*RECORDS SHOWN*
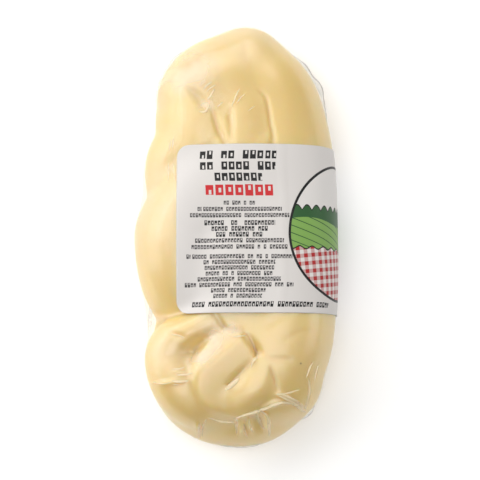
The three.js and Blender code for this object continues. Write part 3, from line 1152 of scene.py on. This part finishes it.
--
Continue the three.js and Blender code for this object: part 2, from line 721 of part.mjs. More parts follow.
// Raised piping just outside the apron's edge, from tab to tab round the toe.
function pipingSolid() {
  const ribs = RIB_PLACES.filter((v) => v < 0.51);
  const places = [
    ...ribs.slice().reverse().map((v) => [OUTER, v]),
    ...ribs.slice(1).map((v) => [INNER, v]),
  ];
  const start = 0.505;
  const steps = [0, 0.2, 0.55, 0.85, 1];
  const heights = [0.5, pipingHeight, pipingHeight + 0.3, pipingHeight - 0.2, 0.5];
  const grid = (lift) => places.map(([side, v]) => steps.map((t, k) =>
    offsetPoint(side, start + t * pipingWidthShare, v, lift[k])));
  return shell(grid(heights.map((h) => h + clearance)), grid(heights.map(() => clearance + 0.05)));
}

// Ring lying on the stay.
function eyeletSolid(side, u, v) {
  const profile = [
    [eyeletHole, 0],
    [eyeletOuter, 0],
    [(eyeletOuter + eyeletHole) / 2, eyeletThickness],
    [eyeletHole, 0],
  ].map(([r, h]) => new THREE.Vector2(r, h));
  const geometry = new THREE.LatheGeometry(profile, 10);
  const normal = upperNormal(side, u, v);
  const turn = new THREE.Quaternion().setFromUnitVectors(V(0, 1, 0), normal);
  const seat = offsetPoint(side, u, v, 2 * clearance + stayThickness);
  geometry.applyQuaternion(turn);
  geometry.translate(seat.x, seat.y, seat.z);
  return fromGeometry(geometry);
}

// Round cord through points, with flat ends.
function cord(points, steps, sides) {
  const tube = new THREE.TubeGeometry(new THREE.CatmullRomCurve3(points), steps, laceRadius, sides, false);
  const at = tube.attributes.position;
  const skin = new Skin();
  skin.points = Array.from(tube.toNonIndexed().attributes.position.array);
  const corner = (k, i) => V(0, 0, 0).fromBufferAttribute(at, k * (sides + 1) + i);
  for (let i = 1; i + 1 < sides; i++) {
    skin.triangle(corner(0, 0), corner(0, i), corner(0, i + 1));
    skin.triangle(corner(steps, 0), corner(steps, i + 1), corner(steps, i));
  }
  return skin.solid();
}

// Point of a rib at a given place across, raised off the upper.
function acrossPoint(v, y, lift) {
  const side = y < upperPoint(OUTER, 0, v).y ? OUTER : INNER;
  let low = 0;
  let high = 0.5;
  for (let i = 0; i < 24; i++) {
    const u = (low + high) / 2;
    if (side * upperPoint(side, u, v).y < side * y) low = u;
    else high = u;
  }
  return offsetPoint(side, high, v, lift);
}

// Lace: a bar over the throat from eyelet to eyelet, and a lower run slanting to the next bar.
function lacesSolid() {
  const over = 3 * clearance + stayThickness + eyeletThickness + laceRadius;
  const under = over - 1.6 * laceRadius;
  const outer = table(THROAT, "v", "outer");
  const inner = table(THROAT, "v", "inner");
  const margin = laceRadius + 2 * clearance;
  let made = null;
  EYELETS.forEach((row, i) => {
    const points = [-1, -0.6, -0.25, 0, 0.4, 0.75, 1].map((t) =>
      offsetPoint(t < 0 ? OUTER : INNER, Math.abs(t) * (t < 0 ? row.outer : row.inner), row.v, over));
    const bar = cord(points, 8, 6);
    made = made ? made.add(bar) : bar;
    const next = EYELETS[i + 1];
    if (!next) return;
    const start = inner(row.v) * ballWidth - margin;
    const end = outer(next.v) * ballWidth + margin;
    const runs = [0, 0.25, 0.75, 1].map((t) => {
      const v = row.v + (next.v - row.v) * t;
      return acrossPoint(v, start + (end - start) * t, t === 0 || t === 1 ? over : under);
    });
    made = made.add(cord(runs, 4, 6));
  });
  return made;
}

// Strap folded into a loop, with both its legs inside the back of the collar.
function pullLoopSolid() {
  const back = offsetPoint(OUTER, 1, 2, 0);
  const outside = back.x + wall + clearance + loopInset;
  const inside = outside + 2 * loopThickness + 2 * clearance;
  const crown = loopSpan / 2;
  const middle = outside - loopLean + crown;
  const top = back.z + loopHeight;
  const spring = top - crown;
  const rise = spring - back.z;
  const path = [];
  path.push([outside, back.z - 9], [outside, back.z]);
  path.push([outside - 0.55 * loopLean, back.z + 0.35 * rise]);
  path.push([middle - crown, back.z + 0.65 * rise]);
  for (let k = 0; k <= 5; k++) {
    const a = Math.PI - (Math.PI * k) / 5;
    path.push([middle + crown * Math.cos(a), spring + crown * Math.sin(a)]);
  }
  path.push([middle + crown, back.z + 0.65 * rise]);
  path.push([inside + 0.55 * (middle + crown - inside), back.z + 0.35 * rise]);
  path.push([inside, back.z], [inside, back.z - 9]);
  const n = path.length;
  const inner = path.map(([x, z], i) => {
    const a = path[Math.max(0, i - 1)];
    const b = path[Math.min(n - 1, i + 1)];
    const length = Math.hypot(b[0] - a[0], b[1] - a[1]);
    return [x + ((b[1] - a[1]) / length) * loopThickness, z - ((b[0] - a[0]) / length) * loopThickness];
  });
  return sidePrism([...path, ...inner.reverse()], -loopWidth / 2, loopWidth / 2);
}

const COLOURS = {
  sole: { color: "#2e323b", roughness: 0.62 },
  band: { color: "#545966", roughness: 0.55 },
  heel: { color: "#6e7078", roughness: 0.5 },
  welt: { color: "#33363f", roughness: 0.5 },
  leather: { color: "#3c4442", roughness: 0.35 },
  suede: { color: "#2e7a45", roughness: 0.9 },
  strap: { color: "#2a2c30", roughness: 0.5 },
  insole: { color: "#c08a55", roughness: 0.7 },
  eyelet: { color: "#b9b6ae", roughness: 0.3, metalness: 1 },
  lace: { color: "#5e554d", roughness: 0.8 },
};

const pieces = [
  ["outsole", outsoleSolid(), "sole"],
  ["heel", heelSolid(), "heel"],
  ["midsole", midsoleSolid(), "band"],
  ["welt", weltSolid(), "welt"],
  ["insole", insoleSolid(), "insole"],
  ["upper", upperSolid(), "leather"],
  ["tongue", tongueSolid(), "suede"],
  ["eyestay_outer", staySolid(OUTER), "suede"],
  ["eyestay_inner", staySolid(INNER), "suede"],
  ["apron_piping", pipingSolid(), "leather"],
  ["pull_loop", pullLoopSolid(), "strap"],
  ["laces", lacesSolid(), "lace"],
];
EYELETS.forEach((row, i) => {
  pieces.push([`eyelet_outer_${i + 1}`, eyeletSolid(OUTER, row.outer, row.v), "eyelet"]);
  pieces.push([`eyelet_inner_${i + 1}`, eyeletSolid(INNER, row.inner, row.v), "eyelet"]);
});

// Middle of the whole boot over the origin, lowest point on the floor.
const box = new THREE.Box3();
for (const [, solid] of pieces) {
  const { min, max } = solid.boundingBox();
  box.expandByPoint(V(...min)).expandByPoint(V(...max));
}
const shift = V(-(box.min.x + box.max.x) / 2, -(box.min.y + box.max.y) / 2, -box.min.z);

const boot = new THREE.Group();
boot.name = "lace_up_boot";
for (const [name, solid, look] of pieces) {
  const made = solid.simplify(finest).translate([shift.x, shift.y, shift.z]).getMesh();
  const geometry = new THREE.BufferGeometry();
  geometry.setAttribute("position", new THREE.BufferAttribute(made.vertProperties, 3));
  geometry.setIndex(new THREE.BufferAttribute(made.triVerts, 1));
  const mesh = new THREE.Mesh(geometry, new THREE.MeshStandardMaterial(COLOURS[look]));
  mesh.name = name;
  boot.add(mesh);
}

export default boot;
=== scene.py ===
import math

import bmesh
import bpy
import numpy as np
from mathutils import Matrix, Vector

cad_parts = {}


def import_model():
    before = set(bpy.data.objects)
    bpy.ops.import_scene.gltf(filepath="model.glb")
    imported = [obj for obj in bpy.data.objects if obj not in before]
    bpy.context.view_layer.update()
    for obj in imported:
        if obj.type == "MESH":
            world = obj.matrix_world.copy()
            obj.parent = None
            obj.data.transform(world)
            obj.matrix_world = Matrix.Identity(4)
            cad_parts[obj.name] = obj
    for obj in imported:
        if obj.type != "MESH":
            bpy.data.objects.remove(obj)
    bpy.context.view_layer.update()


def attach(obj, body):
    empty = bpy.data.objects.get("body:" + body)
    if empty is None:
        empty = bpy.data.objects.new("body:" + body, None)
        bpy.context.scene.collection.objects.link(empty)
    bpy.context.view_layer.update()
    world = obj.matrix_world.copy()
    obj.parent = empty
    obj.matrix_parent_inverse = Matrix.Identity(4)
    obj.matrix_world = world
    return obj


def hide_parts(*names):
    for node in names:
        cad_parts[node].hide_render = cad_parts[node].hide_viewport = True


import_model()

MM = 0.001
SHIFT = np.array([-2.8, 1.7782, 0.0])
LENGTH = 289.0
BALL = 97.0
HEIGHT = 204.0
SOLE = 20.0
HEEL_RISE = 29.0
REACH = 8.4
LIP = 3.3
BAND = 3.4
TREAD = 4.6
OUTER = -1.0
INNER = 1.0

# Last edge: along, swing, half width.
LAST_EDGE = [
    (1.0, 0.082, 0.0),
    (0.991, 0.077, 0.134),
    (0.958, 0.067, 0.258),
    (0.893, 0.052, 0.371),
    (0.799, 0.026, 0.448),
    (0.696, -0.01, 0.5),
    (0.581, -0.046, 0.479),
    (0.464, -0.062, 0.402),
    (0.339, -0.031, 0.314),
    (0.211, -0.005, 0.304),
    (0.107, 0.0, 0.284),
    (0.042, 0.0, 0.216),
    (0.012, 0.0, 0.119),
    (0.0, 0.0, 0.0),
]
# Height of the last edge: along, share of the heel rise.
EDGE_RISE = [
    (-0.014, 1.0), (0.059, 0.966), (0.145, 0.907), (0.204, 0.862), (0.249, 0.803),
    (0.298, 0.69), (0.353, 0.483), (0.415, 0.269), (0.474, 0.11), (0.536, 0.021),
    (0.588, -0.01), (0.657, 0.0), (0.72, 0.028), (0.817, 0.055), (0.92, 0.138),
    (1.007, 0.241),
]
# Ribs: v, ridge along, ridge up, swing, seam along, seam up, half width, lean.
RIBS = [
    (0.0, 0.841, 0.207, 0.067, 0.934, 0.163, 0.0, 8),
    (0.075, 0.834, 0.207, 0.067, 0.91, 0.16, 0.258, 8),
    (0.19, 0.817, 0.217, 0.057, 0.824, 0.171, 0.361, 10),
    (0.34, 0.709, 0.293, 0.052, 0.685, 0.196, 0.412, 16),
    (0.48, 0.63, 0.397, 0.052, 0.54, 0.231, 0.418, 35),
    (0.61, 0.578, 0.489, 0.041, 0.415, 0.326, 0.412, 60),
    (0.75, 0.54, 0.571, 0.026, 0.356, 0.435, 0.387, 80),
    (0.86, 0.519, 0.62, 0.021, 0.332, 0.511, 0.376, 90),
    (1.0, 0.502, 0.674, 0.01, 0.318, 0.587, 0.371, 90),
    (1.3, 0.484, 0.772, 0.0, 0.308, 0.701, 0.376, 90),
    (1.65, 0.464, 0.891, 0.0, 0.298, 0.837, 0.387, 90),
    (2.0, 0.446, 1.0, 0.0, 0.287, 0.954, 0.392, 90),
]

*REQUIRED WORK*
In the material above, locate the line containing "const boot = new THREE.Group();" and the line containing "if empty is". Transcribe exactly those two lines and every line between them, and nothing more.

*EXERCISE RESPONSE*
const boot = new THREE.Group();
boot.name = "lace_up_boot";
for (const [name, solid, look] of pieces) {
  const made = solid.simplify(finest).translate([shift.x, shift.y, shift.z]).getMesh();
  const geometry = new THREE.BufferGeometry();
  geometry.setAttribute("position", new THREE.BufferAttribute(made.vertProperties, 3));
  geometry.setIndex(new THREE.BufferAttribute(made.triVerts, 1));
  const mesh = new THREE.Mesh(geometry, new THREE.MeshStandardMaterial(COLOURS[look]));
  mesh.name = name;
  boot.add(mesh);
}

export default boot;
=== scene.py ===
import math

import bmesh
import bpy
import numpy as np
from mathutils import Matrix, Vector

cad_parts = {}


def import_model():
    before = set(bpy.data.objects)
    bpy.ops.import_scene.gltf(filepath="model.glb")
    imported = [obj for obj in bpy.data.objects if obj not in before]
    bpy.context.view_layer.update()
    for obj in imported:
        if obj.type == "MESH":
            world = obj.matrix_world.copy()
            obj.parent = None
            obj.data.transform(world)
            obj.matrix_world = Matrix.Identity(4)
            cad_parts[obj.name] = obj
    for obj in imported:
        if obj.type != "MESH":
            bpy.data.objects.remove(obj)
    bpy.context.view_layer.update()


def attach(obj, body):
    empty = bpy.data.objects.get("body:" + body)
    if empty is None:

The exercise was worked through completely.